Third was a moral equivalence during the Cold War: the view that there was nothing much to choose between the democratic West and the Communist East. In 1982, the committee gave the Nobel to Sweden’s Alva Myrdal and Mexico’s Alfonso García Robles for their disarmament efforts at the UN. Myrdal said, “I am particularly gratified that on this occasion the award goes to two citizens of nations which are both denuclearized and non-allied.” The committee was of the school that said there were two sets of rights: the “political rights” found in the West, such as those to speech and assembly; and the “social rights” found in the East, such as those to food and shelter. Yet which bloc was better off materially, not just “politically”?
Fourth has been a willingness to say peace, peace, when there is none. Embarking on a round of diplomacy in the Arab-Israeli conflict, Tony Blair quipped to George W. Bush, “If I win the Nobel Peace Prize, you will know I have failed.” It was just a quip, yes, but it must be the most stinging criticism of the peace prize ever uttered.
And fifth, the most recent error: the belief that poverty causes terrorism. For one thing, that belief does a horrible injustice to the poor, most of whom have never had a murderous thought in their lives, much less acted on it. Also, there is, again, virtually no evidence for this belief.
I now propose a parlor game: What have been the best and worst Nobel prizes? In considering the best, allow me to lay aside the heroes of democracy, human rights and freedom—the Lutulis and Sakharovs. Allow me to lay aside, too, the humanitarians and saints. Mention the name Mother Teresa, and just about all conversation stops. When it comes to “fraternity between nations”—the key term of Nobel’s will, where the peace prize is concerned—you can’t beat Sadat and Begin in 1978. Egypt had triggered four wars against Israel. For more than 30 years now, the Egyptian-Israeli peace, though cold, has held. Can it continue to do so? If the new Egyptian government renounces the treaty, the greatness and bravery of Sadat’s initiative will become even more apparent.
As for the worst awards, I would cite, as a class, the disarmers, both before World War II and during the Cold War: the unilateralists, the freeze-niks, the accommodationists. I think of Arthur Henderson, the British Labourite and friend of Moscow who won in 1934. I further think of Myrdal and several like her, in the later decades. But a case can be made that the worst award of all is the 2005 award, to the IAEA and ElBaradei.
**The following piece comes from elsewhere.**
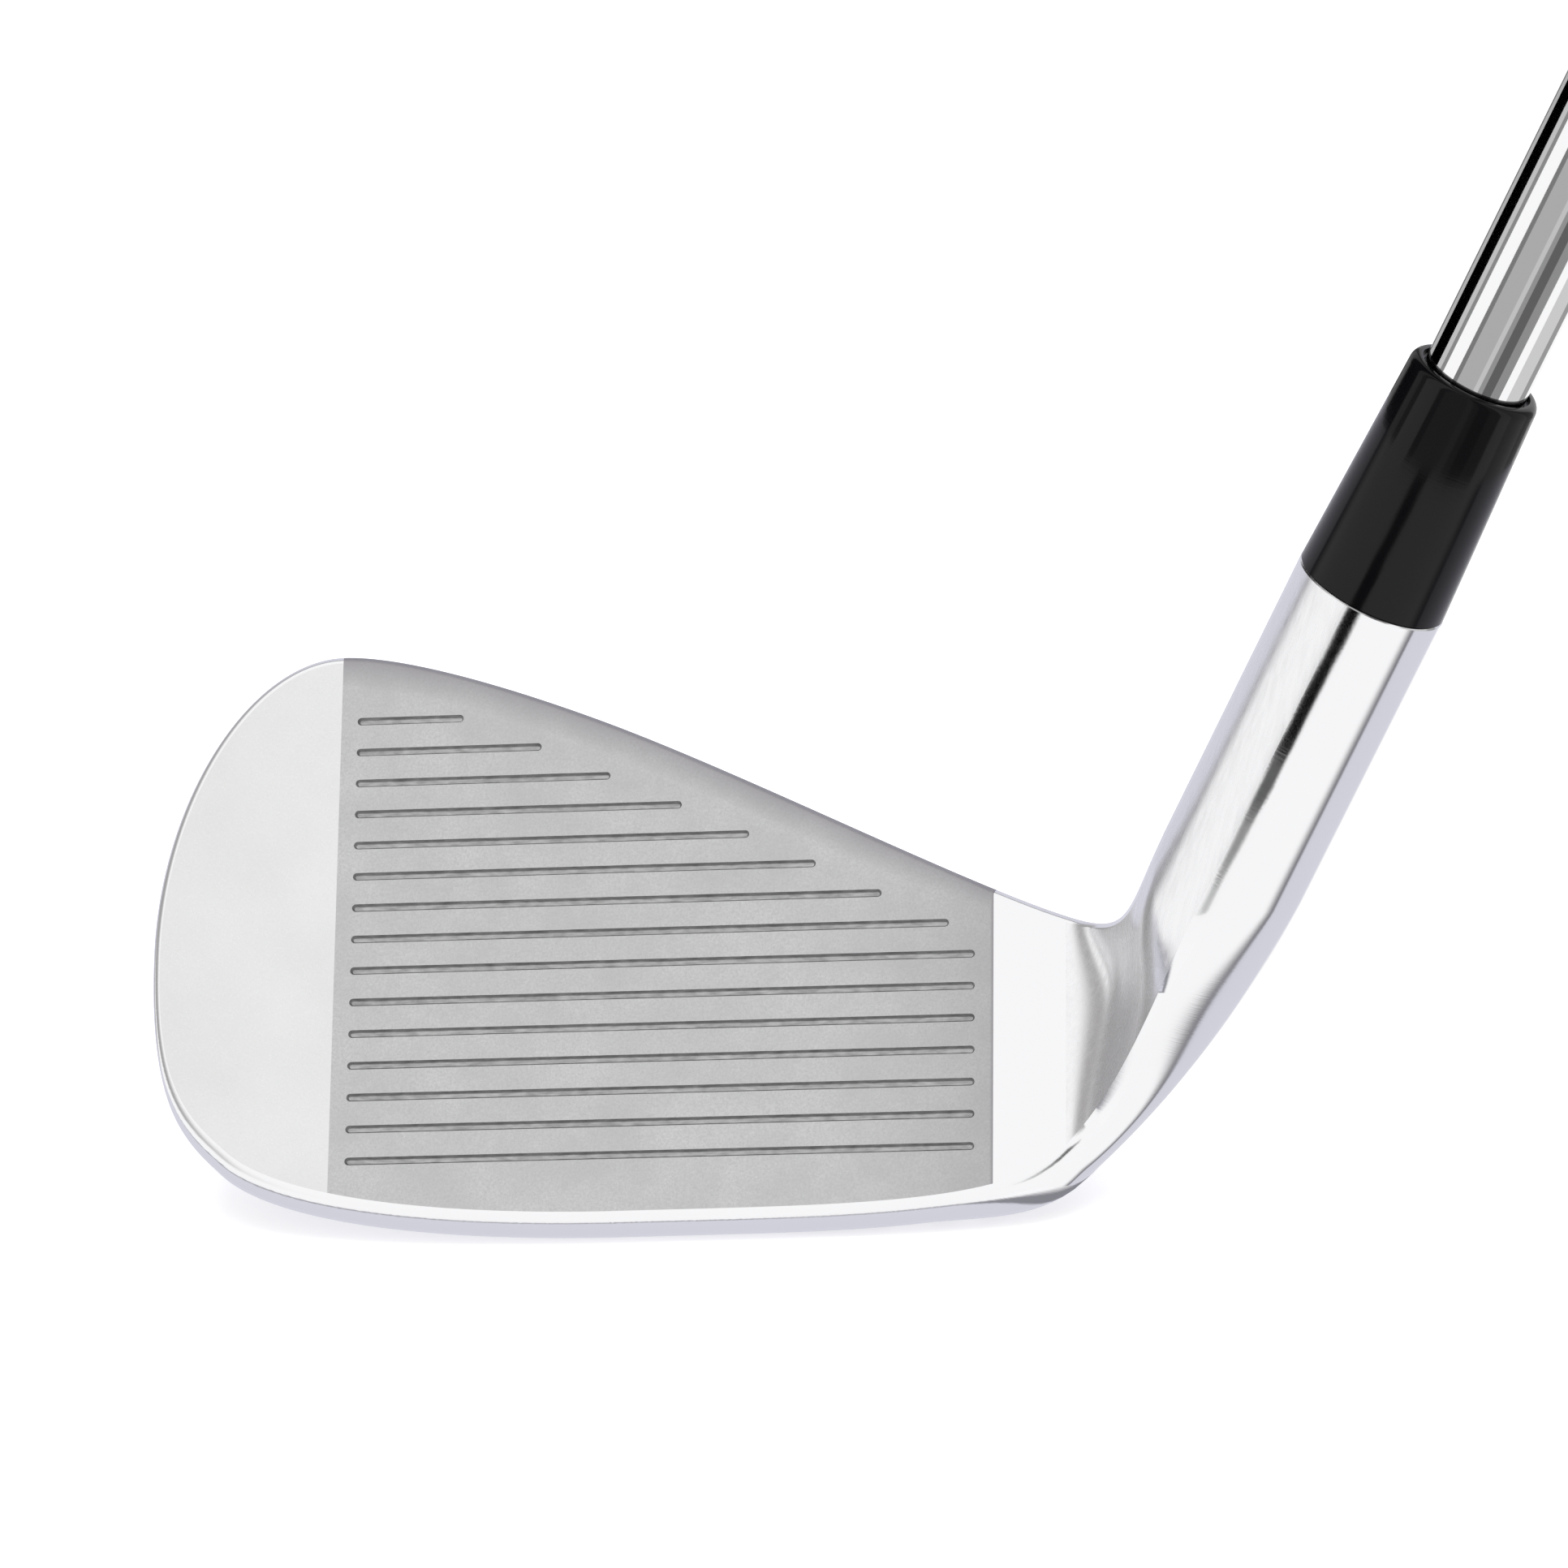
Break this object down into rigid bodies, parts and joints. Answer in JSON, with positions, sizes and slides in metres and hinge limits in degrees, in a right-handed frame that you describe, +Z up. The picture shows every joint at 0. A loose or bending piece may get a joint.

On the eve of the Gulf War in 1991, the IAEA assured the world that Iraq was in full compliance with the Nuclear Nonproliferation Treaty. (Saddam Hussein’s regime sat on the agency’s board of governors from 1980 to 1991.) After the war, the Director General of the time, Hans Blix, admitted, “It’s correct to say that the IAEA was fooled by the Iraqis.” For almost twenty years, the agency was also fooled by the Iranians, whose nuclear program we learned about from dissidents. Subsequently, ElBaradei seemed more interested in shielding Tehran from economic sanctions or military attack than in holding that regime to nuclear account. The IAEA, under his leadership, was grossly politicized.
You may not think that the IAEA and ElBaradei were as culpable, bumbling or harmful as I do. But the Nobel Peace Prize, the world’s most prestigious award, to them? Why? It seems clear to me that the committee was merely taunting the United States and its allies for finding no WMD stockpiles in Iraq after the 2003 invasion.
In Washington and elsewhere, the mantra is still heard that the IAEA, and only the IAEA, got Iraq right in the run-up to the war. But as Ambassador Rolf Ekéus pointed out, in the first year of the war, stockpiles were never the issue—intentions and programs were.1 Hans Blix and later Charles Duelfer showed beyond a shadow of a doubt that the intentions and programs existed. But thanks in part to the Nobel committee, and to the woeful public-relations skills of the Bush Administration, this truth lies buried.
The gutsiest award the committee has ever made, almost certainly, was the prize for 1935 to Carl von Ossietzky, a political prisoner of the Nazis. This risked a breach in Norwegian-German relations, and Norway was hoping to remain neutral in a second world war, as it had been in the first. Also gutsy was the 2010 award to Liu Xiaobo, the Chinese political prisoner. For more than sixty years, the committee had passed over Chinese freedom figures, but at last they honored one. Would they ever honor a Cuban one? Highly doubtful. Armando Valladares, the ex-political prisoner sometimes called “the Cuban Solzhenitsyn”, remarked to me, “If the Cuban dictatorship were right-wing instead of left-wing, we would have won two or three Nobel prizes already.”
I suppose that, if I had a peacemaking ideal, among the laureates, it would be George C. Marshall, the 1953 winner: who confronted evil when it appeared, with arms, then went about bolstering the peace—through, for example, the Marshall Plan, or the European Recovery Program, as he was the only one to call it. He understood demilitarization and disarmament to be twin disasters for the democracies. Peace-destroying. He warned and worked against these things.
The Nobel Peace Prize can be a dismaying item, and the Norwegian Nobel Committee a dismaying body. But when they get it right, who can fail to applaud? At Nobel time, people like to recite a Beatitude: “Blessed are the peacemakers.” They are indeed blessed, especially when the peace they make, or try for, is worthy of the name.
1See Ekéus’s statement “Iraq’s Real Weapons Threat”, Washington Post, June 29, 2003.